Di Cabinite yang lokasinya tak terlalu jauh dari Datar Pinus Camp, para peminat tak henti-hentinya mengalir. Berbeda dengan Datar Pinus, Cabinite menyuguhkan pemandangan berupa kebun teh dan jajaran pinus di kejauhan.
Saat suhu udara mulai dingin, selimut kabut akan segera menyelimuti kawasan itu. Dari samar, dengan gulungan kabut yang menjalar perlahan, hingga lambat laun menebal hingga bayang-bayang pinus dan hamparan hijau kebun teh lenyap dari pandangan. Syahdu, hingga malam jatuh semakin jauh.
Baca juga: Shenzhen dan Klakson Sepeda Motor Listrik
Menjelang akhir tahun menuju 2024, peminat Cabinite pun melonjak hingga pengelola harus terus menolak pesanan. Tak hanya berasal dari Bandung dan sekitarnya, peminat bahkan ada yang datang dari Surabaya secara berombongan.
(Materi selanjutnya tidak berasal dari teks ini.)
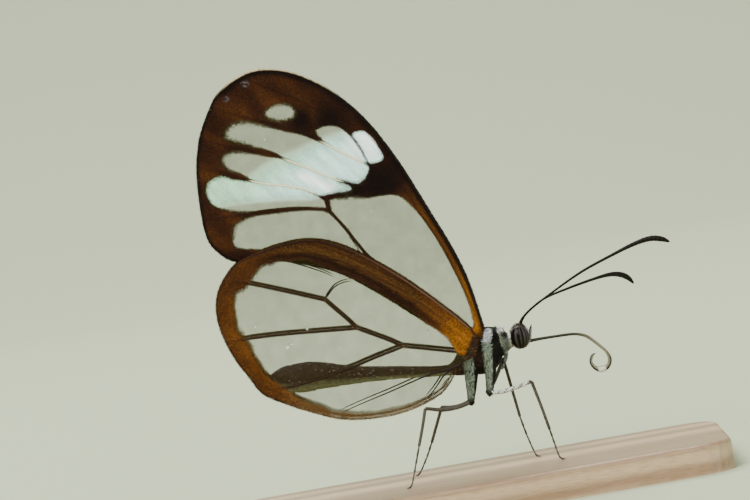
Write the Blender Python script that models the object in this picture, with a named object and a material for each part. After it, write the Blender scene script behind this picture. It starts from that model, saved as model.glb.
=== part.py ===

Dari Kota Buaya, mereka sengaja berkendara dengan roda empat menuju Pangalengan yang sudah terkenal indah dengan pemandangan alamnya sebelum akhirnya menutup perjalanan di Semarang untuk merayakan pergantian tahun.
“Ini kami datang sama anak-anak. Kami memang senang main ke alam karena rasanya lebih tenang dan damai. Lihat hijau-hijau, kabut. Indahnya...,” ungkap Dewi (55).
Selama menginap di kabin, Dewi dan suaminya pun menikmati waktu dengan sengaja berjalan kaki atau trekking di kebun teh. Meski rutenya cukup menantang, mereka tetap bersemangat. Perlahan, keduanya menapaki jalur di kebun teh yang mendaki menuju puncak bukit.
Di tengah hamparan kebun teh yang hijau terasa tenang dan damai. Sapa ramah ibu-ibu pemetik teh membuat pagi terasa hangat, seiring kabut yang menipis dan lenyap lalu datang lagi saat hari menuju malam. Kabut Pangalengan akan selalu datang, tak pernah benar-benar pergi.